Stage 3 – Points Race
This actually never happened. Despite a summer of drought, it had been raining all day and the officials judged the track “too wet” to race on safely. Now, I’ve only had one race before canceled due to rain, and that was something disgusting like a 6-inch, day-long downpour – one of those things that should be a nor’easter but it’s 45 degrees out. Today’s race canceling weather was on-and-off misting to light rain. Independent sources had referred to the Star Racetrack as “thunderdome” and “the circle of death”, but I’m incredulous (to say the least) that conditions were unsafe.
I’ve really got nothing bad to say about the organizers and officials at this event. They were helpful, friendly and approachable, madly in love with their 20+ year-old race, and in all ways the antithesis of most authority figures I encounter in this ridiculous sport. But after enduring the hassle of:
- waking up early
- driving to work (I never drive to work)
- feeding the meter ($3, plus schedule disruption)
- paying a parking ticket because I couldn’t get out of a meeting to feed the meter ($20)
- burning a quarter tank of gas ($10, plus carbon footprint guilt)
- 120 miles of wear and tear on my aging Subaru
- 2.5 hours of heavy-ass traffic
getting to the track to be told the race was canceled due to the barely-falling drizzle was a pretty effing bitter pill to swallow.

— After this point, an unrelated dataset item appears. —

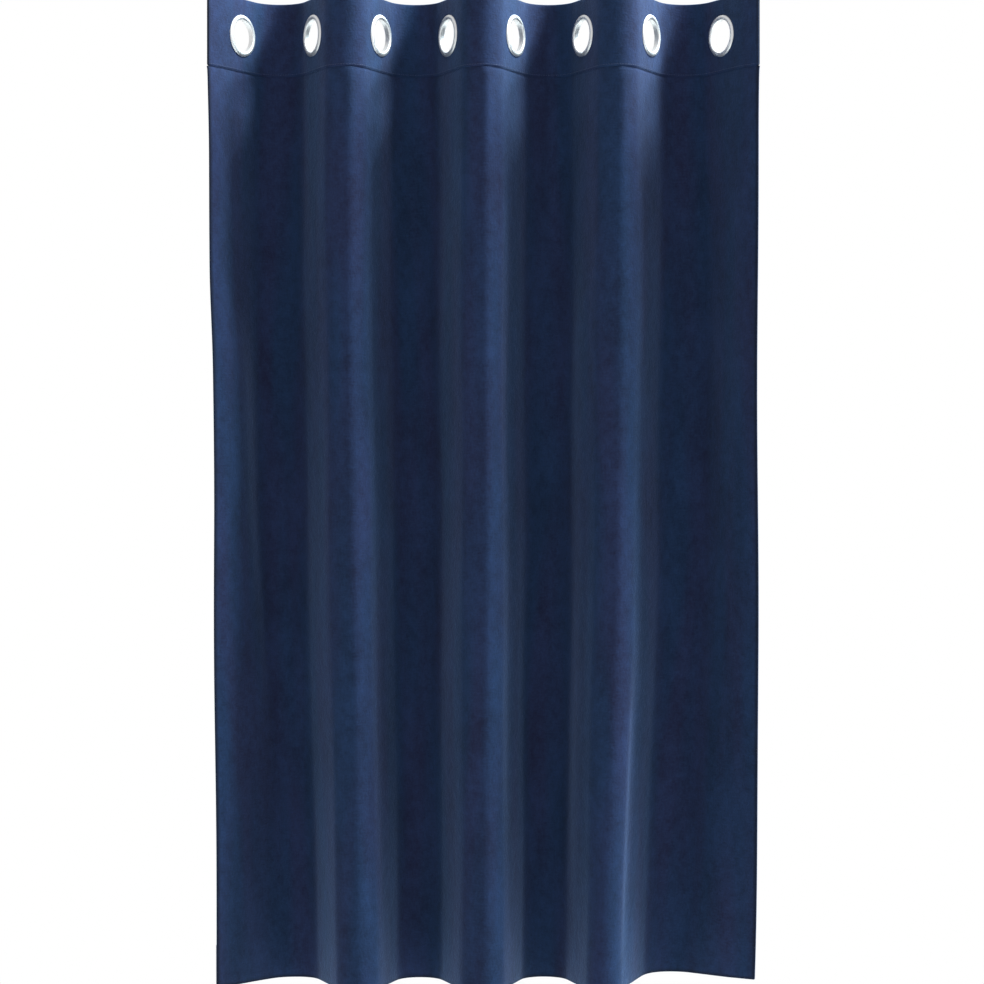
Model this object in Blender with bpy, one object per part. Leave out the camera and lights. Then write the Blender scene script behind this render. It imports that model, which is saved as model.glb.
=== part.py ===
"""Velvet eyelet curtain, hanging empty in eight soft zigzag folds.

Units are metres and degrees, +Z is up, -Y is the room side and +X is to the right seen from the room.
The origin is the middle of the top edge, on the line through the centres of the eyelets' folds.
The cloth is described in plan by its width measured along the cloth ("place"): straight faces that lean back
or forward, joined by round folds. The same faces and folds run from the heading down to the hem and change a
little on the way.
"""
import math

import bmesh
import bpy

# --- Whole curtain -----------------------------------------------------------------------------------------
DROP = 1.370                # top edge to hem
HEADING_DEPTH = 0.103       # top edge to the seam under the eyelets
SEAM_GAP = 0.0003           # between the heading and the panel
PANEL_THICKNESS = 0.002
HEADING_THICKNESS = 0.003   # two layers of velvet on a stiffener
RIGHT_HEM_LIFT = 0.007      # the right end of the hem hangs this much higher

# --- Eyelets -----------------------------------------------------------------------------------------------
EYELETS = 8
FIRST_EYELET = 0.071        # place of the first eyelet, from the left edge
EYELET_PITCH = 0.146
EYELET_DEPTH = 0.052        # top edge to eyelet centre
LAST_MARGIN = 0.075         # last eyelet to the right edge
BORE_RADIUS = 0.0225        # clear hole that a rod goes through
BARREL_WALL = 0.0009
FLANGE_RADIUS = 0.029
FLANGE_RISE = 0.0028        # how far the flange stands off its seat
WASHER_RISE = 0.0020
PART_GAP = 0.0003           # between touching pieces
ROUND_SIDES = 24

CLOTH_WIDTH = FIRST_EYELET + (EYELETS - 1) * EYELET_PITCH + LAST_MARGIN

# --- Folds: one row for each face and one for each fold, from the left edge to the right edge ------------------
# A lean of 0 runs straight along +X; a positive one runs away from the room as it goes right.
# name, lean at the heading, at mid height, at the hem (degrees)
FACES = [
    ("left edge", 52.0, 51.0, 41.0),
    ("face 1", 59.0, 61.0, 51.0),
    ("face 2", -62.0, -63.0, -67.0),
    ("face 3", 63.5, 65.5, 69.5),
    ("face 4", -63.5, -65.5, -67.0),
    ("face 5", 63.5, 65.0, 70.0),
    ("face 6", -63.5, -67.0, -71.0),
    ("face 7", 62.0, 61.0, 66.0),
    ("face 8", -59.0, -58.0, -36.0),
    ("right edge", -45.0, -45.0, -28.0),
]
# name, place at the heading, at mid height, at the hem, then the cloth in the fold at the same three heights
# (millimetres)
FOLDS = [
    ("left edge turn", 24, 28, 32, 32, 36, 40),
    ("valley 1", 144, 141, 141, 88, 92, 84),
    ("crest 1", 290, 290, 294, 70, 72, 74),
    ("valley 2", 436, 436, 434, 88, 90, 80),
    ("crest 2", 582, 582, 581, 70, 72, 76),
    ("valley 3", 728, 728, 730, 88, 90, 84),
    ("crest 3", 874, 872, 877, 70, 70, 62),
    ("valley 4", 1020, 1024, 1026, 88, 92, 84),
    ("right edge turn", 1142, 1140, 1136, 32, 36, 40),
]
# where the left edge hangs: x and y at the heading, at mid height, at the hem (metres)
LEFT_EDGE_X = (-0.3775, -0.3705, -0.3660)
LEFT_EDGE_Y = (-0.0590, -0.0545, -0.0440)

FOLD_STEPS = 6              # flat strips round each main fold
EDGE_STEPS = 2              # and round the slight turn at each side
PANEL_ROWS = 10             # strips from the seam down to the hem

# --- Finishes: colour, roughness, metallic -----------------------------------------------------------------------
NAVY_VELVET = ("navy velvet", (0.022, 0.036, 0.085, 1.0), 0.85, 0.0)
NICKEL = ("polished nickel", (0.78, 0.78, 0.77, 1.0), 0.18, 1.0)


def remove_everything():
    """Empty the scene without closing the file."""
    for thing in list(bpy.data.objects):
        bpy.data.objects.remove(thing, do_unlink=True)


def material(name, colour, roughness, metallic):
    """A Principled material for one finish."""
    made = bpy.data.materials.new(name)
    made.use_nodes = True
    shader = made.node_tree.nodes["Principled BSDF"]
    shader.inputs["Base Color"].default_value = colour
    shader.inputs["Roughness"].default_value = roughness
    shader.inputs["Metallic"].default_value = metallic
    return made


def add_object(name, mesh, finish):
    """Put a mesh in the scene under its node name."""
    made = bpy.data.objects.new(name, mesh)
    if finish:
        mesh.materials.append(finish)
    bpy.context.scene.collection.objects.link(made)
    return made


def at_height(values, down):
    """A smooth value through the heading, middle and hem values; down is 0 at the seam and 1 at the hem."""
    heading, middle, hem = values
    return heading * (2 * down - 1) * (down - 1) + middle * 4 * down * (1 - down) + hem * down * (2 * down - 1)


def fold_spans(down):
    """Where each fold starts and ends along the cloth, in metres."""
    spans = []
    for row in FOLDS:
        place = at_height(row[1:4], down) / 1000
        half = at_height(row[4:7], down) / 2000
        spans.append((place - half, place + half))
    return spans


def runs(down):
    """The cloth as a chain of (start place, end place, lean at the start, lean at the end)."""
    leans = [math.radians(at_height(row[1:4], down)) for row in FACES]
    chain = []
    last_place = 0.0
    for index, (start, end) in enumerate(fold_spans(down)):
        chain.append((last_place, start, leans[index], leans[index]))
        chain.append((start, end, leans[index], leans[index + 1]))
        last_place = end
    chain.append((last_place, CLOTH_WIDTH, leans[-1], leans[-1]))
    return chain


def plan_point(place, down):
    """x, y and lean of the cloth at a place along its width."""
    x = at_height(LEFT_EDGE_X, down)
    y = at_height(LEFT_EDGE_Y, down)
    lean = 0.0
    for start, end, first_lean, last_lean in runs(down):
        covered = min(place, end) - start
        if covered <= 0:
            break
        lean = first_lean + (last_lean - first_lean) * covered / (end - start)
        half_turn = (lean - first_lean) / 2
        reach = covered if abs(half_turn) < 1e-9 else covered * math.sin(half_turn) / half_turn
        x += reach * math.cos(first_lean + half_turn)
        y += reach * math.sin(first_lean + half_turn)
    return x, y, lean


def stations(down):
    """Places across the cloth where the faceted sheet has an edge: both sides, and round every fold."""
    places = [0.0]
    for index, (start, end) in enumerate(fold_spans(down)):
        at_side = index in (0, len(FOLDS) - 1)
        steps = EDGE_STEPS if at_side else FOLD_STEPS
        places += [start + (end - start) * step / steps for step in range(steps + 1)]
    places.append(CLOTH_WIDTH)
    return places


def hem_lift(place):
    """How much higher the hem hangs, easing in from the last crest to the last valley."""
    crest = FOLDS[6][3] / 1000
    valley = FOLDS[7][3] / 1000
    share = min(max((place - crest) / (valley - crest), 0.0), 1.0)
    return RIGHT_HEM_LIFT * share * share * (3 - 2 * share)


def sheet_row(down, drop):
    """One row of points across the cloth, at a depth below the top edge."""
    row = []
    for place in stations(down):
        x, y, _ = plan_point(place, down)
        row.append((x, y, -drop + hem_lift(place) * down))
    return row


def hung_sheet(name, rows, thickness, finish):
    """A sheet of cloth drawn downwards row by row from its top line, then given its thickness."""
    shape = bmesh.new()
    line = [shape.verts.new(point) for point in rows[0]]
    edges = [shape.edges.new(pair) for pair in zip(line, line[1:])]
    for row in rows[1:]:
        drawn = bmesh.ops.extrude_edge_only(shape, edges=edges)["geom"]
        by_start = {}
        for vertex in (item for item in drawn if isinstance(item, bmesh.types.BMVert)):
            parent = next(edge.other_vert(vertex) for edge in vertex.link_edges
                          if edge.other_vert(vertex) in line)
            by_start[parent] = vertex
        line = [by_start[vertex] for vertex in line]
        for vertex, point in zip(line, row):
            vertex.co = point
        edges = [item for item in drawn if isinstance(item, bmesh.types.BMEdge)]
    bmesh.ops.recalc_face_normals(shape, faces=shape.faces)
    mesh = bpy.data.meshes.new(name)
    shape.to_mesh(mesh)
    shape.free()
    mesh.shade_smooth()
    cloth = add_object(name, mesh, finish)
    solid = cloth.modifiers.new("thickness", "SOLIDIFY")
    solid.thickness = thickness
    solid.offset = 0.0
    solid.use_even_offset = True
    return cloth


def build_panel(finish):
    """The velvet from the seam down to the hem."""
    top = HEADING_DEPTH + SEAM_GAP
    rows = []
    for index in range(PANEL_ROWS + 1):
        down = index / PANEL_ROWS
        rows.append(sheet_row(down, top + (DROP - top) * down))
    return hung_sheet("panel", rows, PANEL_THICKNESS, finish)


def eyelet_place(index):
    """Centre and turn of one eyelet, which sits square on its own face of the heading."""
    x, y, lean = plan_point(FIRST_EYELET + index * EYELET_PITCH, 0.0)
    return (x, y, -EYELET_DEPTH), (math.pi / 2, 0.0, lean)


def stand_at(thing, index):
    """Place an object so that its +Z points out of the room side of an eyelet's face."""
    thing.location, thing.rotation_euler = eyelet_place(index)


def build_heading(finish):
    """The stiffened strip along the top, with a hole for each eyelet's barrel."""
    rows = [sheet_row(0.0, 0.0), sheet_row(0.0, HEADING_DEPTH)]
    strip = hung_sheet("heading", rows, HEADING_THICKNESS, finish)
    cutter_shape = bmesh.new()
    bmesh.ops.create_cone(cutter_shape, cap_ends=True, segments=ROUND_SIDES, depth=HEADING_THICKNESS * 4,
                          radius1=BORE_RADIUS + BARREL_WALL + PART_GAP,
                          radius2=BORE_RADIUS + BARREL_WALL + PART_GAP)
    cutter_mesh = bpy.data.meshes.new("hole cutter")
    cutter_shape.to_mesh(cutter_mesh)
    cutter_shape.free()
    for index in range(EYELETS):
        cutter = add_object(f"hole_cutter_{index + 1}", cutter_mesh, None)
        cutter.hide_render = True
        cutter.display_type = "WIRE"
        stand_at(cutter, index)
        cut = strip.modifiers.new(f"hole {index + 1}", "BOOLEAN")
        cut.operation = "DIFFERENCE"
        cut.solver = "EXACT"
        cut.object = cutter
    return strip


def turned_mesh(name, profile, finish):
    """A closed ring: a profile of (radius, height) points turned once round the local Z axis."""
    shape = bmesh.new()
    points = [shape.verts.new((radius, 0.0, height)) for radius, height in profile]
    edges = [shape.edges.new((points[index - 1], points[index])) for index in range(len(points))]
    bmesh.ops.spin(shape, geom=points + edges, cent=(0, 0, 0), axis=(0, 0, 1), angle=math.tau,
                   steps=ROUND_SIDES, use_merge=True)
    bmesh.ops.remove_doubles(shape, verts=shape.verts, dist=1e-6)
    bmesh.ops.recalc_face_normals(shape, faces=shape.faces)
    mesh = bpy.data.meshes.new(name)
    shape.to_mesh(mesh)
    shape.free()
    mesh.shade_smooth()
    mesh.set_sharp_from_angle(angle=math.radians(40))
    mesh.materials.append(finish)
    return mesh


def build_eyelets(finish):
    """Eight two-part eyelets: a flanged barrel from the front, and a washer that locks on it behind."""
    seat = HEADING_THICKNESS / 2 + PART_GAP
    barrel_radius = BORE_RADIUS + BARREL_WALL
    washer_bore = barrel_radius + PART_GAP
    crown = seat + FLANGE_RISE
    back = -seat - WASHER_RISE
    flange = [
        (BORE_RADIUS, back),
        (BORE_RADIUS, crown - 0.0013),
        (BORE_RADIUS + 0.0015, crown),
        (FLANGE_RADIUS - 0.0018, crown),
        (FLANGE_RADIUS, crown - 0.0018),
        (FLANGE_RADIUS, seat),
        (barrel_radius, seat),
        (barrel_radius, back),
    ]
    washer = [
        (washer_bore, -seat),
        (washer_bore, back),
        (FLANGE_RADIUS - 0.0014, back),
        (FLANGE_RADIUS, back + 0.0008),
        (FLANGE_RADIUS, -seat),
    ]
    flange_mesh = turned_mesh("eyelet flange", flange, finish)
    washer_mesh = turned_mesh("eyelet washer", washer, finish)
    for index in range(EYELETS):
        stand_at(add_object(f"eyelet_front_{index + 1}", flange_mesh, None), index)
        stand_at(add_object(f"eyelet_back_{index + 1}", washer_mesh, None), index)


remove_everything()
velvet = material(*NAVY_VELVET)
nickel = material(*NICKEL)
build_panel(velvet)
build_heading(velvet)
build_eyelets(nickel)
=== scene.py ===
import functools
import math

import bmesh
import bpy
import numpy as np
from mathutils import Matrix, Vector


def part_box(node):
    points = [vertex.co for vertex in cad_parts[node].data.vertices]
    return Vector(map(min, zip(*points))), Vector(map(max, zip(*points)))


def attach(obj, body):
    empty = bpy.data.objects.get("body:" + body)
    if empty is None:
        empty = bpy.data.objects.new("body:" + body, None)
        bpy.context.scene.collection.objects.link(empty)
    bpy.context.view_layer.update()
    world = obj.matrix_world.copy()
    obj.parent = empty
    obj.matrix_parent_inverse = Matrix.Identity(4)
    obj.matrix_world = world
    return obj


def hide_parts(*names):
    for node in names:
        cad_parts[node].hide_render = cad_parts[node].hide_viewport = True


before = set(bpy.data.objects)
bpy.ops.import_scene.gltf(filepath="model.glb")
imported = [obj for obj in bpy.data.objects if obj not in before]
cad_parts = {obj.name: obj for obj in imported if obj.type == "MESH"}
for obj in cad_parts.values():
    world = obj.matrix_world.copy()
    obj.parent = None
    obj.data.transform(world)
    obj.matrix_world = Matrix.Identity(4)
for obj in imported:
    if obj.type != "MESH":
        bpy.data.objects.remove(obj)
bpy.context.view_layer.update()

# %% [markdown]
# # A velvet eyelet curtain
# The real thing is one width of navy velvet. It is hemmed at the sides and the foot, and a stiff folded
# band is sewn along its top. Eight metal eyelets are set through the band, and the cloth hangs from them
# in zigzag folds.
#
# The loaded frame already holds the curtain at its true size. Everything here is made around it in metres,
# with +Z up and the room on the -Y side. The finished pieces take the place of the plain solids.

scene = bpy.context.scene
heading_low, heading_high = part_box("heading")
panel_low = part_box("panel")[0]
SEAM_DROP = heading_high.z - heading_low.z
FULL_DROP = heading_high.z - panel_low.z
EYELETS = sum(name.startswith("eyelet_front_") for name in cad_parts)
print(f"{EYELETS} eyelets, seam at {SEAM_DROP:.3f} m, hem at {FULL_DROP:.3f} m below the top edge")

# %% [markdown]
# ## How the cloth hangs
# Seen from above, a hanging curtain is a line of constant length: flat faces that lean away from or
# towards the room, joined by round folds. So the cloth is described by its width along the line, called
# its place, and by the lean of the line there. Adding up the leans gives the plan. A simulation could find
# folds like these, but not these ones, so they are set at three heights and eased smoothly from
# one to the next.

# %% The faces and folds, from the left edge to the right edge
CLOTH_WIDTH = 1.168
FIRST_EYELET = 0.071
EYELET_PITCH = 0.146
# name, lean in degrees at the heading, at mid height and at the hem
FACES = [
    ("left edge", 52.0, 51.0, 41.0),
    ("face 1", 59.0, 61.0, 51.0),
    ("face 2", -62.0, -63.0, -67.0),
    ("face 3", 63.5, 65.5, 69.5),
    ("face 4", -63.5, -65.5, -67.0),
    ("face 5", 63.5, 65.0, 70.0),
    ("face 6", -63.5, -67.0, -71.0),
    ("face 7", 62.0, 61.0, 66.0),
    ("face 8", -59.0, -58.0, -36.0),
    ("right edge", -45.0, -45.0, -28.0),
]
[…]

Especially because I was one of the first riders not to be paid in the now-frozen GC, and especially because word of the cancellation got out to many non-Cosmo entrants (like the entire state of New Hampshire) before they invested all that effort in trying to attend.
there was literally solid water running down the track in about 4 places at each end of the oval. Not just a thin sheet of water but like a drain pipe outlet flowing down… ontop of a well oiled asphalt race track with as much water as was collecting in the infield… they probably made the right choice in canceling the race. Folks at the track were saying phrases like “these conditions lead to busted bikes, not just busted bodies” not to mention it wasn’t exactly warm and it WAS raining much much harder there than Boston.